● **Recorded data**:
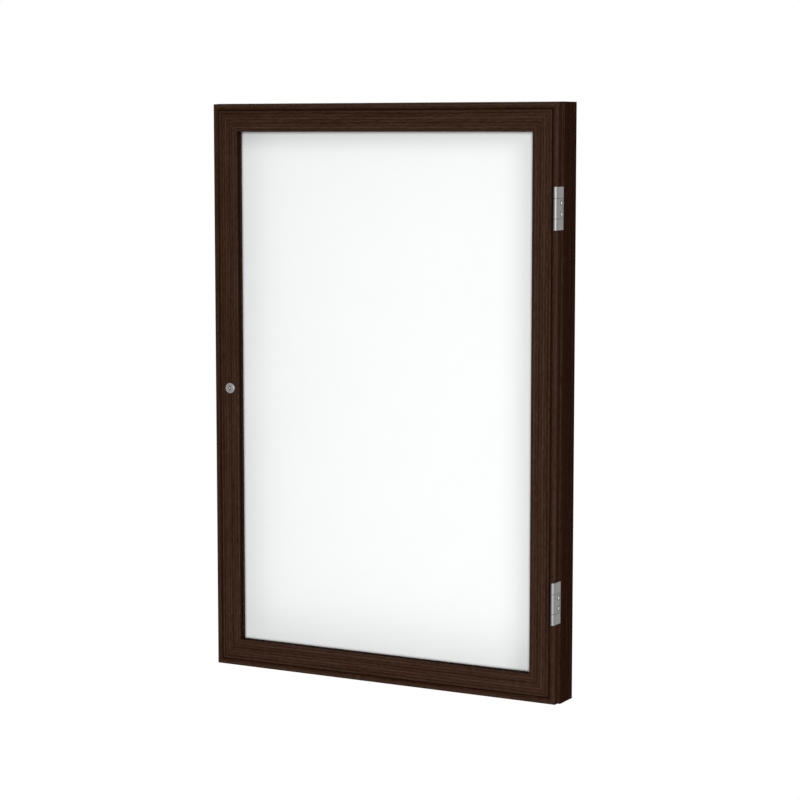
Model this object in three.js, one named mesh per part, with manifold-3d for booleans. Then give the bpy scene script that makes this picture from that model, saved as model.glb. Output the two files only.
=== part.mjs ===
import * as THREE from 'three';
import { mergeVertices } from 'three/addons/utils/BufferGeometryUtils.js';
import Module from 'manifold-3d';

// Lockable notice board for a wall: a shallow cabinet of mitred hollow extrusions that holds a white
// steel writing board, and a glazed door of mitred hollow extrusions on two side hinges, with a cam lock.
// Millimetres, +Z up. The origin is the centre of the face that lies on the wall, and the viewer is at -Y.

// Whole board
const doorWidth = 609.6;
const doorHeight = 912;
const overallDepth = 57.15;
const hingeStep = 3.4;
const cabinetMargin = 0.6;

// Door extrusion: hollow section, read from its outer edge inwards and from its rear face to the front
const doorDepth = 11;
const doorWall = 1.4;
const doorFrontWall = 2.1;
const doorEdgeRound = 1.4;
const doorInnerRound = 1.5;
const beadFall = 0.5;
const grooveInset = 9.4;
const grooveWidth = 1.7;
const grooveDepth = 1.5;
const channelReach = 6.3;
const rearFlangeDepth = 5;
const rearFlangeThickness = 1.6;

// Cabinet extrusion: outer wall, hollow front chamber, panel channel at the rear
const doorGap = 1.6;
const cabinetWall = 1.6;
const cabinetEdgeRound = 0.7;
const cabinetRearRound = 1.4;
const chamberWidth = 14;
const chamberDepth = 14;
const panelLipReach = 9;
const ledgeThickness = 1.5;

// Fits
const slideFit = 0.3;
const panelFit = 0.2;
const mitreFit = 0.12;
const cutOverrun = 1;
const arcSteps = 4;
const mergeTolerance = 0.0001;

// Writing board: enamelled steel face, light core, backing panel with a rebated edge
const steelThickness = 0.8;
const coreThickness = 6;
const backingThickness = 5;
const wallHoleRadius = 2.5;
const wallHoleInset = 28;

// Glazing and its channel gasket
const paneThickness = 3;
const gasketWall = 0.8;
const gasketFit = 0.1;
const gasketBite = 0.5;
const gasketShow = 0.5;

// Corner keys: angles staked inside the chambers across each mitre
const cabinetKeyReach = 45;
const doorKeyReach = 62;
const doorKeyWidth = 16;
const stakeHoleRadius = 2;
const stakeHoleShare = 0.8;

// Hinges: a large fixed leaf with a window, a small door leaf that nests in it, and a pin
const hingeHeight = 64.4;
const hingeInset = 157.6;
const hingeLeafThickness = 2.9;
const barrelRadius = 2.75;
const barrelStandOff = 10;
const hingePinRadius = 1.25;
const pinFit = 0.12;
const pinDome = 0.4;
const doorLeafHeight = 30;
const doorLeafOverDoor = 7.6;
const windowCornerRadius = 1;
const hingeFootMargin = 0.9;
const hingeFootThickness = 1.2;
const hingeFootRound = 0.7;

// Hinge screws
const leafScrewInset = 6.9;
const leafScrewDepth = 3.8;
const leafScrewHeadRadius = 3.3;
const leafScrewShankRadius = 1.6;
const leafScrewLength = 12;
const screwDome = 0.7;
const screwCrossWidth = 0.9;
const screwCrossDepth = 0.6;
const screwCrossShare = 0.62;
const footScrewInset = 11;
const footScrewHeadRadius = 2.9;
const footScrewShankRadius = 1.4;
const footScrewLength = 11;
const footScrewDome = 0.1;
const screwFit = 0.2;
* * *
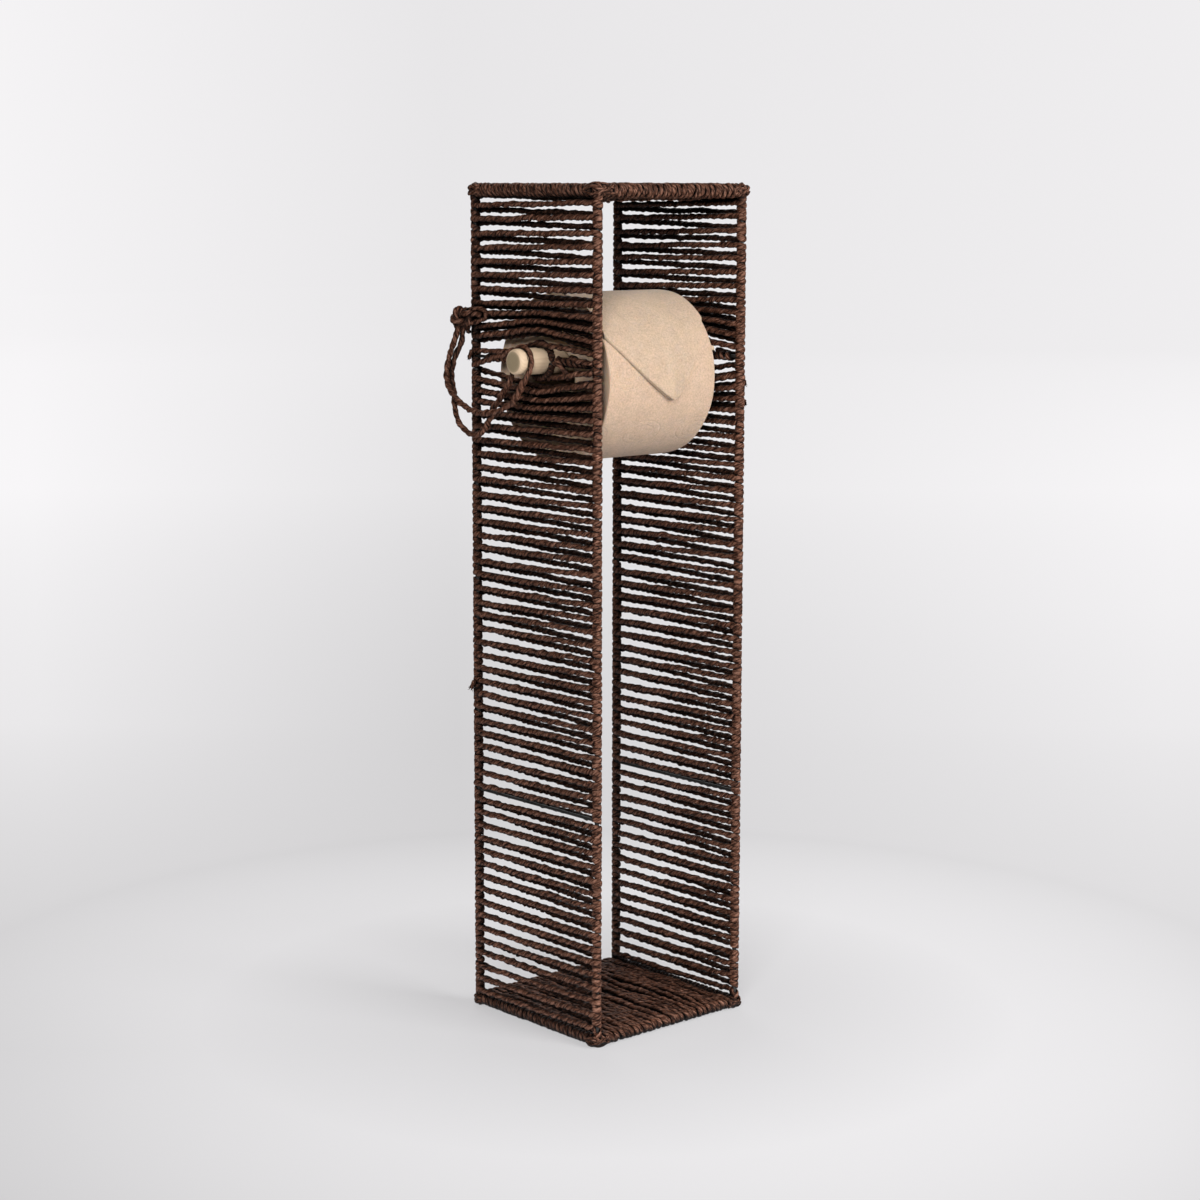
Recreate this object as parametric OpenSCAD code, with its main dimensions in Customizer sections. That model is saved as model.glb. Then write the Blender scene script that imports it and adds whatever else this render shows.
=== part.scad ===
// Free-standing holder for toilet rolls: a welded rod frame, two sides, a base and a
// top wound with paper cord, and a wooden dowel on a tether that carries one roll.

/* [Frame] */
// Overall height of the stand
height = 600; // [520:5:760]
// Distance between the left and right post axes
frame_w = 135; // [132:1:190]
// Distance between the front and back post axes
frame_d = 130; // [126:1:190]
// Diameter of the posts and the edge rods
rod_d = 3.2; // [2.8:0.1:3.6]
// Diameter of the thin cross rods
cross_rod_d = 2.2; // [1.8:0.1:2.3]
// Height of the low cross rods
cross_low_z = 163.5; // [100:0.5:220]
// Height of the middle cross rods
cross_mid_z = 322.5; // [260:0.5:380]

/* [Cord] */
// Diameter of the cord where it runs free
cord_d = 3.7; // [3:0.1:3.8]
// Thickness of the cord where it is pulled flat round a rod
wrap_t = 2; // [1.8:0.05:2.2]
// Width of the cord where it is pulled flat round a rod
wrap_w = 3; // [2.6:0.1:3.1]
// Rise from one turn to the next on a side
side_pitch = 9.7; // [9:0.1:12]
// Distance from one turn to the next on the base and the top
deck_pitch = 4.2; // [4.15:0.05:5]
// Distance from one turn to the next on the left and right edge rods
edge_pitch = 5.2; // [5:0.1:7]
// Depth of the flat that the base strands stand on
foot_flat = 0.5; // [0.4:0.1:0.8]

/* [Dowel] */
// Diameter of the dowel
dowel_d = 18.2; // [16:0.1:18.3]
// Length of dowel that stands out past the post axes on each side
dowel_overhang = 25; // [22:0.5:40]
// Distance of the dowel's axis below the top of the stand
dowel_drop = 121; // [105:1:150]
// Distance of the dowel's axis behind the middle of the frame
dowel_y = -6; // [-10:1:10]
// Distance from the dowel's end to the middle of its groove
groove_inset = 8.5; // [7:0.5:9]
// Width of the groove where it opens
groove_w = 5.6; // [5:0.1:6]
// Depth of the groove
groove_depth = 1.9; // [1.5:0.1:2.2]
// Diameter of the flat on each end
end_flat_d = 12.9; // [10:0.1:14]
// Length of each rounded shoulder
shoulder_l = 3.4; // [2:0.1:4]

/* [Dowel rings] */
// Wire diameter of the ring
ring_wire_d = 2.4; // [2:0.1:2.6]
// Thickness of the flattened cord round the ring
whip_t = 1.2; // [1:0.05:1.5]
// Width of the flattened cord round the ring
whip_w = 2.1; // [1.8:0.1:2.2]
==
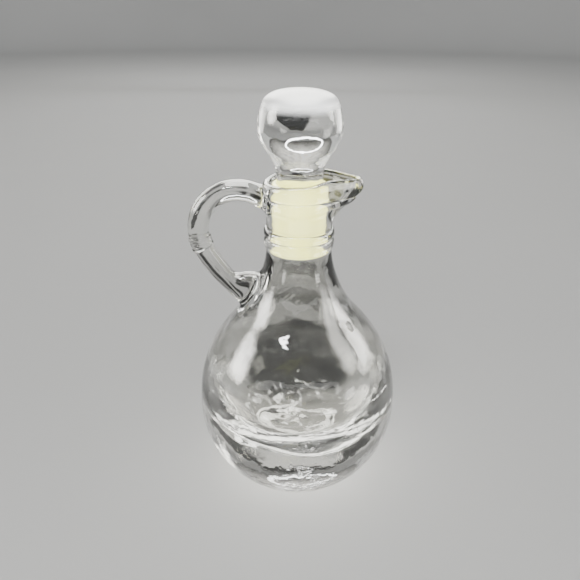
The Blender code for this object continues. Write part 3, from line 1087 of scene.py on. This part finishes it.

● **What the task requires**: Write out each line exactly as it appears, from the line with "Model this object" up to and including the line with "const rearFlangeThickness = 1.6;".

● **Written answer**:
Model this object in three.js, one named mesh per part, with manifold-3d for booleans. Then give the bpy scene script that makes this picture from that model, saved as model.glb. Output the two files only.
=== part.mjs ===
import * as THREE from 'three';
import { mergeVertices } from 'three/addons/utils/BufferGeometryUtils.js';
import Module from 'manifold-3d';

// Lockable notice board for a wall: a shallow cabinet of mitred hollow extrusions that holds a white
// steel writing board, and a glazed door of mitred hollow extrusions on two side hinges, with a cam lock.
// Millimetres, +Z up. The origin is the centre of the face that lies on the wall, and the viewer is at -Y.

// Whole board
const doorWidth = 609.6;
const doorHeight = 912;
const overallDepth = 57.15;
const hingeStep = 3.4;
const cabinetMargin = 0.6;

// Door extrusion: hollow section, read from its outer edge inwards and from its rear face to the front
const doorDepth = 11;
const doorWall = 1.4;
const doorFrontWall = 2.1;
const doorEdgeRound = 1.4;
const doorInnerRound = 1.5;
const beadFall = 0.5;
const grooveInset = 9.4;
const grooveWidth = 1.7;
const grooveDepth = 1.5;
const channelReach = 6.3;
const rearFlangeDepth = 5;
const rearFlangeThickness = 1.6;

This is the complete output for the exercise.